• **INFORMATION PROVIDED**
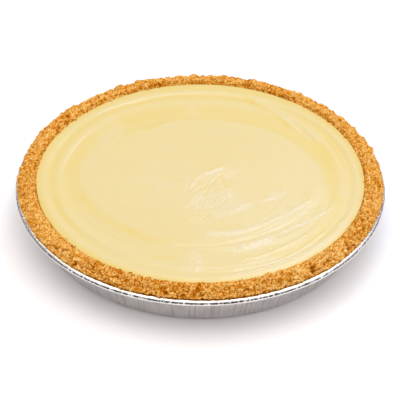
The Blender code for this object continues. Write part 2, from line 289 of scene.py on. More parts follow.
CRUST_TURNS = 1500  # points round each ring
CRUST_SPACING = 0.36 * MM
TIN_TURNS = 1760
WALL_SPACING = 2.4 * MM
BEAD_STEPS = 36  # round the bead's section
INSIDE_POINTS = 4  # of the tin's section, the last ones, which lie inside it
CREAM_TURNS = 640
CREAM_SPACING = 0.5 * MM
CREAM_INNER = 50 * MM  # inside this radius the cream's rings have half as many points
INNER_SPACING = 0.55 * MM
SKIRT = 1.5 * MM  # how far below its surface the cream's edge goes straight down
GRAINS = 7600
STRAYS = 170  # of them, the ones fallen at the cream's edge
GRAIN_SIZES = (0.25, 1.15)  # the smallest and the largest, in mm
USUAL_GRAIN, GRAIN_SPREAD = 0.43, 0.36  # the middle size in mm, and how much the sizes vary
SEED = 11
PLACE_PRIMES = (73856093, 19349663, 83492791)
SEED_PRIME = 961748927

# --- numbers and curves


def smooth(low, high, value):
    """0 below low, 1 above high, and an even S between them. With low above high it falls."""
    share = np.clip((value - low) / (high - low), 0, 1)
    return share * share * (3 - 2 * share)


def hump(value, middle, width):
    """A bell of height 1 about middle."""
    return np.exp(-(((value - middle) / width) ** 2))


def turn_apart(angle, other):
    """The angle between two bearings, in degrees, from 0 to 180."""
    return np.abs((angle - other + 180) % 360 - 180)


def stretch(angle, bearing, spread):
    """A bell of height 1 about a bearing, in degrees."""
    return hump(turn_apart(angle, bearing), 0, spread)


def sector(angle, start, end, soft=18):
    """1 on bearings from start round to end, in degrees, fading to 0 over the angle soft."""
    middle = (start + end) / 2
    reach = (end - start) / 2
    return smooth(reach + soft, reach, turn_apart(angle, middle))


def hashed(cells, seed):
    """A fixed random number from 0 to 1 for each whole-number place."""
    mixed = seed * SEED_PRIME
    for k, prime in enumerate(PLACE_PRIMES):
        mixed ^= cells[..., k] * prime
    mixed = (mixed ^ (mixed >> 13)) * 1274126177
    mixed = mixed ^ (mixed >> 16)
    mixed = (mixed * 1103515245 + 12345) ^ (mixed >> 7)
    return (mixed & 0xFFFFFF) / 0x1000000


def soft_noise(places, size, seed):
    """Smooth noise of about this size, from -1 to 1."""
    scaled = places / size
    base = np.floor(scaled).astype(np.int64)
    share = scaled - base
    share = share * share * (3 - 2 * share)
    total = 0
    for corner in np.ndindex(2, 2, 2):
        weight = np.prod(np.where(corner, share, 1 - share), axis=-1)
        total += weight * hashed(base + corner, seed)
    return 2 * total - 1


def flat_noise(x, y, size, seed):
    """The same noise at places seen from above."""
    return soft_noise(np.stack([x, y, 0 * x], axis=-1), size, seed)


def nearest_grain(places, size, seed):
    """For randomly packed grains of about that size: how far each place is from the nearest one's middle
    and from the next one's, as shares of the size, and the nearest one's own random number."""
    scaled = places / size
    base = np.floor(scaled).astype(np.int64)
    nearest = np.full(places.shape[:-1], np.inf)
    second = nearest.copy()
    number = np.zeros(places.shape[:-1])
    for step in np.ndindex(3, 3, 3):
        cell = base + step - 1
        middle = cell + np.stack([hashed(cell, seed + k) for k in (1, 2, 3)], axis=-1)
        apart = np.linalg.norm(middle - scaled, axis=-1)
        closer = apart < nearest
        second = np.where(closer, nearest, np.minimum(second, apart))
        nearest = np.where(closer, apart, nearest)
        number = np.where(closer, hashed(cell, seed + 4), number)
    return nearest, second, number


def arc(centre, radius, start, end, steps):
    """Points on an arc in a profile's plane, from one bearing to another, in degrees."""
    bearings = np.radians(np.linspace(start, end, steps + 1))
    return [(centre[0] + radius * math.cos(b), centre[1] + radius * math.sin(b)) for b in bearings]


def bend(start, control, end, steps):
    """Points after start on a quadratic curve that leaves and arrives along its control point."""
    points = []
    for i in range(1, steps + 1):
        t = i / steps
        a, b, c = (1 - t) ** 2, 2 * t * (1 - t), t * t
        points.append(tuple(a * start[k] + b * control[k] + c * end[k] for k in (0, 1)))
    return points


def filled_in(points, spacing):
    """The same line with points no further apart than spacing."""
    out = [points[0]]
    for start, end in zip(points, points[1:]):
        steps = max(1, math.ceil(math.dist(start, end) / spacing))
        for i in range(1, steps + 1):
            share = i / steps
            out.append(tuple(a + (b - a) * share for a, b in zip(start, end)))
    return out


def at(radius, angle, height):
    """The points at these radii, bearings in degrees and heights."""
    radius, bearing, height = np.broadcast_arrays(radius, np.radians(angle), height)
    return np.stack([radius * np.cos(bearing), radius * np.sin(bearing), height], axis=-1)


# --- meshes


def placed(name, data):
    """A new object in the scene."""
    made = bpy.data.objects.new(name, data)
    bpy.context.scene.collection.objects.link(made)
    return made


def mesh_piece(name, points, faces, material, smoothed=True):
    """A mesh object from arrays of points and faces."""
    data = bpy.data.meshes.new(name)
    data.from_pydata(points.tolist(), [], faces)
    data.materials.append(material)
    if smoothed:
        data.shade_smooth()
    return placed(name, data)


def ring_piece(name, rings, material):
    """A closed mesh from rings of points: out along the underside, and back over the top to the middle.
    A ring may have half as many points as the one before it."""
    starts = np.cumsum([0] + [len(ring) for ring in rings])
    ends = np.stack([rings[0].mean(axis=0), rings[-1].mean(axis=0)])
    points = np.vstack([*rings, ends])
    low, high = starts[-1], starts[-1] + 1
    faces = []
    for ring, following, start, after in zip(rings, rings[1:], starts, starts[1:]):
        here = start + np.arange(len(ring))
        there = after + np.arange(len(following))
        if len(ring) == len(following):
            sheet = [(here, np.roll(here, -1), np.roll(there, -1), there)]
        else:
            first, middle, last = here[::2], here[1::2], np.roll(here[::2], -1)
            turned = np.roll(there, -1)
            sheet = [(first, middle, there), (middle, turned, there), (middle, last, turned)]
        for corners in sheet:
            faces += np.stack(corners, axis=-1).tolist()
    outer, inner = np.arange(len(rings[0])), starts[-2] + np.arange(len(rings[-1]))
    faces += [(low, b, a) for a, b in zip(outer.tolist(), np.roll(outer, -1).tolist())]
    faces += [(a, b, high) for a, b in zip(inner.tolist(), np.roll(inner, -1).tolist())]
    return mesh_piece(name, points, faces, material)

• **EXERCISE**
Each line of the material should be duplicated exactly, please.

• **FINAL RESULT**
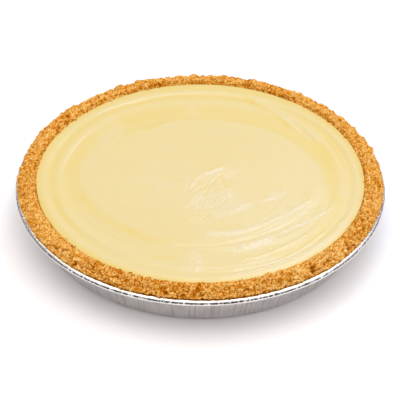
The Blender code for this object continues. Write part 2, from line 289 of scene.py on. More parts follow.
CRUST_TURNS = 1500  # points round each ring
CRUST_SPACING = 0.36 * MM
TIN_TURNS = 1760
WALL_SPACING = 2.4 * MM
BEAD_STEPS = 36  # round the bead's section
INSIDE_POINTS = 4  # of the tin's section, the last ones, which lie inside it
CREAM_TURNS = 640
CREAM_SPACING = 0.5 * MM
CREAM_INNER = 50 * MM  # inside this radius the cream's rings have half as many points
INNER_SPACING = 0.55 * MM
SKIRT = 1.5 * MM  # how far below its surface the cream's edge goes straight down
GRAINS = 7600
STRAYS = 170  # of them, the ones fallen at the cream's edge
GRAIN_SIZES = (0.25, 1.15)  # the smallest and the largest, in mm
USUAL_GRAIN, GRAIN_SPREAD = 0.43, 0.36  # the middle size in mm, and how much the sizes vary
SEED = 11
PLACE_PRIMES = (73856093, 19349663, 83492791)
SEED_PRIME = 961748927

# --- numbers and curves


def smooth(low, high, value):
    """0 below low, 1 above high, and an even S between them. With low above high it falls."""
    share = np.clip((value - low) / (high - low), 0, 1)
    return share * share * (3 - 2 * share)


def hump(value, middle, width):
    """A bell of height 1 about middle."""
    return np.exp(-(((value - middle) / width) ** 2))


def turn_apart(angle, other):
    """The angle between two bearings, in degrees, from 0 to 180."""
    return np.abs((angle - other + 180) % 360 - 180)


def stretch(angle, bearing, spread):
    """A bell of height 1 about a bearing, in degrees."""
    return hump(turn_apart(angle, bearing), 0, spread)


def sector(angle, start, end, soft=18):
    """1 on bearings from start round to end, in degrees, fading to 0 over the angle soft."""
    middle = (start + end) / 2
    reach = (end - start) / 2
    return smooth(reach + soft, reach, turn_apart(angle, middle))


def hashed(cells, seed):
    """A fixed random number from 0 to 1 for each whole-number place."""
    mixed = seed * SEED_PRIME
    for k, prime in enumerate(PLACE_PRIMES):
        mixed ^= cells[..., k] * prime
    mixed = (mixed ^ (mixed >> 13)) * 1274126177
    mixed = mixed ^ (mixed >> 16)
    mixed = (mixed * 1103515245 + 12345) ^ (mixed >> 7)
    return (mixed & 0xFFFFFF) / 0x1000000


def soft_noise(places, size, seed):
    """Smooth noise of about this size, from -1 to 1."""
    scaled = places / size
    base = np.floor(scaled).astype(np.int64)
    share = scaled - base
    share = share * share * (3 - 2 * share)
    total = 0
    for corner in np.ndindex(2, 2, 2):
        weight = np.prod(np.where(corner, share, 1 - share), axis=-1)
        total += weight * hashed(base + corner, seed)
    return 2 * total - 1


def flat_noise(x, y, size, seed):
    """The same noise at places seen from above."""
    return soft_noise(np.stack([x, y, 0 * x], axis=-1), size, seed)


def nearest_grain(places, size, seed):
    """For randomly packed grains of about that size: how far each place is from the nearest one's middle
    and from the next one's, as shares of the size, and the nearest one's own random number."""
    scaled = places / size
    base = np.floor(scaled).astype(np.int64)
    nearest = np.full(places.shape[:-1], np.inf)
    second = nearest.copy()
    number = np.zeros(places.shape[:-1])
    for step in np.ndindex(3, 3, 3):
        cell = base + step - 1
        middle = cell + np.stack([hashed(cell, seed + k) for k in (1, 2, 3)], axis=-1)
        apart = np.linalg.norm(middle - scaled, axis=-1)
        closer = apart < nearest
        second = np.where(closer, nearest, np.minimum(second, apart))
        nearest = np.where(closer, apart, nearest)
        number = np.where(closer, hashed(cell, seed + 4), number)
    return nearest, second, number


def arc(centre, radius, start, end, steps):
    """Points on an arc in a profile's plane, from one bearing to another, in degrees."""
    bearings = np.radians(np.linspace(start, end, steps + 1))
    return [(centre[0] + radius * math.cos(b), centre[1] + radius * math.sin(b)) for b in bearings]


def bend(start, control, end, steps):
    """Points after start on a quadratic curve that leaves and arrives along its control point."""
    points = []
    for i in range(1, steps + 1):
        t = i / steps
        a, b, c = (1 - t) ** 2, 2 * t * (1 - t), t * t
        points.append(tuple(a * start[k] + b * control[k] + c * end[k] for k in (0, 1)))
    return points


def filled_in(points, spacing):
    """The same line with points no further apart than spacing."""
    out = [points[0]]
    for start, end in zip(points, points[1:]):
        steps = max(1, math.ceil(math.dist(start, end) / spacing))
        for i in range(1, steps + 1):
            share = i / steps
            out.append(tuple(a + (b - a) * share for a, b in zip(start, end)))
    return out


def at(radius, angle, height):
    """The points at these radii, bearings in degrees and heights."""
    radius, bearing, height = np.broadcast_arrays(radius, np.radians(angle), height)
    return np.stack([radius * np.cos(bearing), radius * np.sin(bearing), height], axis=-1)


# --- meshes


def placed(name, data):
    """A new object in the scene."""
    made = bpy.data.objects.new(name, data)
    bpy.context.scene.collection.objects.link(made)
    return made


def mesh_piece(name, points, faces, material, smoothed=True):
    """A mesh object from arrays of points and faces."""
    data = bpy.data.meshes.new(name)
    data.from_pydata(points.tolist(), [], faces)
    data.materials.append(material)
    if smoothed:
        data.shade_smooth()
    return placed(name, data)


def ring_piece(name, rings, material):
    """A closed mesh from rings of points: out along the underside, and back over the top to the middle.
    A ring may have half as many points as the one before it."""
    starts = np.cumsum([0] + [len(ring) for ring in rings])
    ends = np.stack([rings[0].mean(axis=0), rings[-1].mean(axis=0)])
    points = np.vstack([*rings, ends])
    low, high = starts[-1], starts[-1] + 1
    faces = []
    for ring, following, start, after in zip(rings, rings[1:], starts, starts[1:]):
        here = start + np.arange(len(ring))
        there = after + np.arange(len(following))
        if len(ring) == len(following):
            sheet = [(here, np.roll(here, -1), np.roll(there, -1), there)]
        else:
            first, middle, last = here[::2], here[1::2], np.roll(here[::2], -1)
            turned = np.roll(there, -1)
            sheet = [(first, middle, there), (middle, turned, there), (middle, last, turned)]
        for corners in sheet:
            faces += np.stack(corners, axis=-1).tolist()
    outer, inner = np.arange(len(rings[0])), starts[-2] + np.arange(len(rings[-1]))
    faces += [(low, b, a) for a, b in zip(outer.tolist(), np.roll(outer, -1).tolist())]
    faces += [(a, b, high) for a, b in zip(inner.tolist(), np.roll(inner, -1).tolist())]
    return mesh_piece(name, points, faces, material)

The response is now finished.